Il gruppo Sourou (che significa “pazienza”) sta ora cercando di realizzare importanti progetti per migliorare la vita delle donne e dei bambini. In particolare intende dare vita a un “Centre de promotion pour la petite enfance”, centro-pilota per l’educazione di bambini e bambine per il resto del paese. Il Comitato Clubdonnapolitica ha risposto all’appello e ha definito con il Sourou un progetto di cooperazione “per un asilo in Togo” con il patrocinio del ministero italiano per le Pari Opportunità. Con i fondi già raccolti si darà inizio ai lavori di costruzione in muratura dell’edificio che ospiterà cinquanta bambini. Occorrerà poi completarlo con l’arredo e il materiale necessario ed avviarlo per la durata di tre anni. Oggi migliaia di togolesi stanno lasciando il proprio paese per rifugiarsi nel Benin evitando le conseguenze di un conflitto tribale oppure in cerca di lavoro. Il reddito medio di un togolese è oggi di venti euro al mese.

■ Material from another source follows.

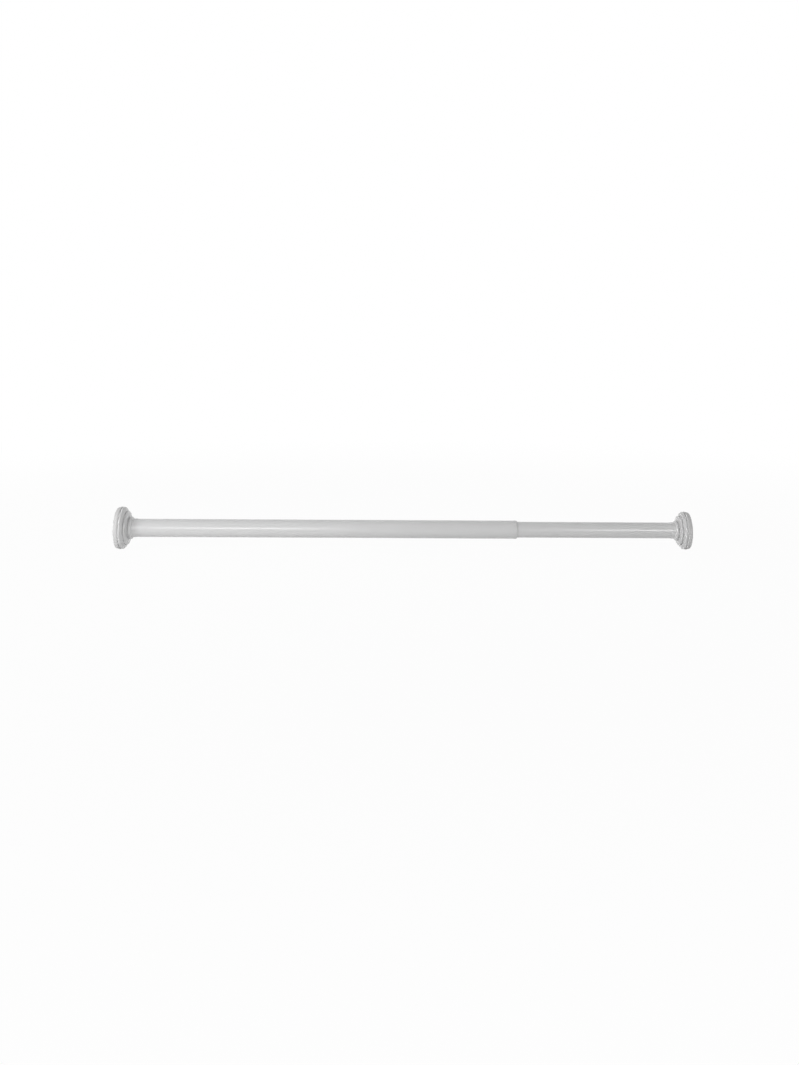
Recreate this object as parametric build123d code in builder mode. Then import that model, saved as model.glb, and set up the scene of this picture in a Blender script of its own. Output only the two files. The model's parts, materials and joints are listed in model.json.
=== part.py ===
from build123d import *
import os
from math import cos, radians, sin, tan

# A spring-loaded telescoping shower curtain rod with a twist lock, in millimetres.
# The origin is the centre of the left pad's wall face. X runs along the rod to the
# right wall and Z is up. The rod is modelled at a set length, with its lock free.

os.makedirs("parts", exist_ok=True)

# Overall sizes
overall_length = 812.0
outer_tube_diameter = 25.4
outer_tube_wall = 0.8
outer_tube_length = 559.0
inner_tube_wall = 0.7
inner_tube_length = 500.0
left_cap_diameter = 59.4
right_cap_diameter = 52.8
left_cap_depth = 27.0
right_cap_depth = 25.0

# Clearances, each on a radius or on one side
telescoping_gap = 0.8
running_gap = 0.1
fit_gap = 0.05
key_gap = 0.15

# Wall pad: a rubber cup with a grip pattern, hooked over the foot's plate
pad_web = 2.5
pad_rim_height = 6.8
pad_rim_wall = 3.5
pad_hook = 1.6
pad_edge_round = 1.8
pad_wall_chamfer = 0.9
pad_flare = 1.2
pad_rim_land = 2.2
pad_stem_radius = 3.0
pad_barb = 1.2
grip_start = 9.0
grip_pitch = 6.0
grip_width = 2.0
grip_depth = 0.7

# Foot: a plate behind the pad and a hollow spigot in the tube
foot_plate = 2.5
foot_spigot_length = 20.0
foot_spigot_wall = 2.0
crush_rib_height = 0.7
crush_rib_width = 1.2
crush_rib_count = 6

# Cover: a thin moulding in three rounded steps, which narrow to a collar on the tube
cover_wall = 1.8
cover_rim_inset = 0.2
cover_inner_bevel = 3.6
cover_rib_count = 6
cover_rib_width = 1.4
step_back_round = 1.3
bell_edge_round = 1.6
bead_proud = 1.9
collar_lip = 0.5
bell_share = 0.64
bead_share = 0.195
ring_front_share = 0.277
bell_front_share = 0.505
bead_front_share = 0.723

# Mouth bush: a sleeve in the larger tube's mouth with a rounded lip outside
bush_length = 30.0
bush_lip_length = 4.2
bush_lip_proud = 0.2
bush_nose = 0.3

# Twist lock: a collet spread by a keyed cone nut on a bolt, turned by the plunger
bolt_diameter = 6.0
bolt_tail = 1.0
bolt_pitch = 1.0
bolt_head_width = 10.0
bolt_head_height = 4.0
washer_thickness = 1.0
thrust_washer_inset = 1.6
stop_washer_diameter = 13.0
stop_washer_thickness = 1.5
collet_length = 24.0
collet_base = 4.0
collet_slot_count = 4
collet_slot_width = 2.6
collet_mouth_wall = 1.2
collet_edge = 0.6
wedge_angle = 12.0
wedge_spare = 0.1
cone_overhang = 3.0
cone_length = 15.0
cone_stop_gap = 0.3
cone_key_inset = 0.8

# Plunger, spring and seat in the smaller tube
press_travel = 25.0
plunger_inside = 14.0
plunger_spare = 2.0
plunger_pocket = 6.0
plunger_edge = 0.8
spring_length = 70.0
spring_wire = 1.8
spring_turns = 7
spring_gap = 0.3
seat_length = 14.0
seat_bore = 9.0

# Dimples punched into the smaller tube: two key the plunger, three hold the seat
dimple_radius = 1.6
dimple_depth = 1.2
key_dimple_inset = 5.0
key_dimple_count = 2
seat_dimple_count = 3

# Sizes that follow
outer_radius = outer_tube_diameter / 2
outer_bore = outer_radius - outer_tube_wall
inner_radius = outer_bore - telescoping_gap
inner_bore = inner_radius - inner_tube_wall
foot_front = pad_web + foot_plate
outer_mouth = foot_front + outer_tube_length
inner_end = overall_length - foot_front
inner_start = inner_end - inner_tube_length
bolt_radius = bolt_diameter / 2
plunger_radius = inner_bore - running_gap
collet_radius = outer_bore - running_gap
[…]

Ogni donna ha in media sei figli. Non è difficile capire che la povertà porta con sé miseria umana e sfruttamento. La miseria conduce alla rabbia e alla violenza. Prostituzione delle bambine e tratta dei bambini affliggono la piccola Repubblica del Togo. Difficile in queste condizioni esigere che solo dall’interno si realizzi un completo processo di democratizzazione. Cooperare con il Togo e non abbandonarlo al suo destino, nonostante le vigenti sanzioni economiche, significa alimentare la speranza nel futuro.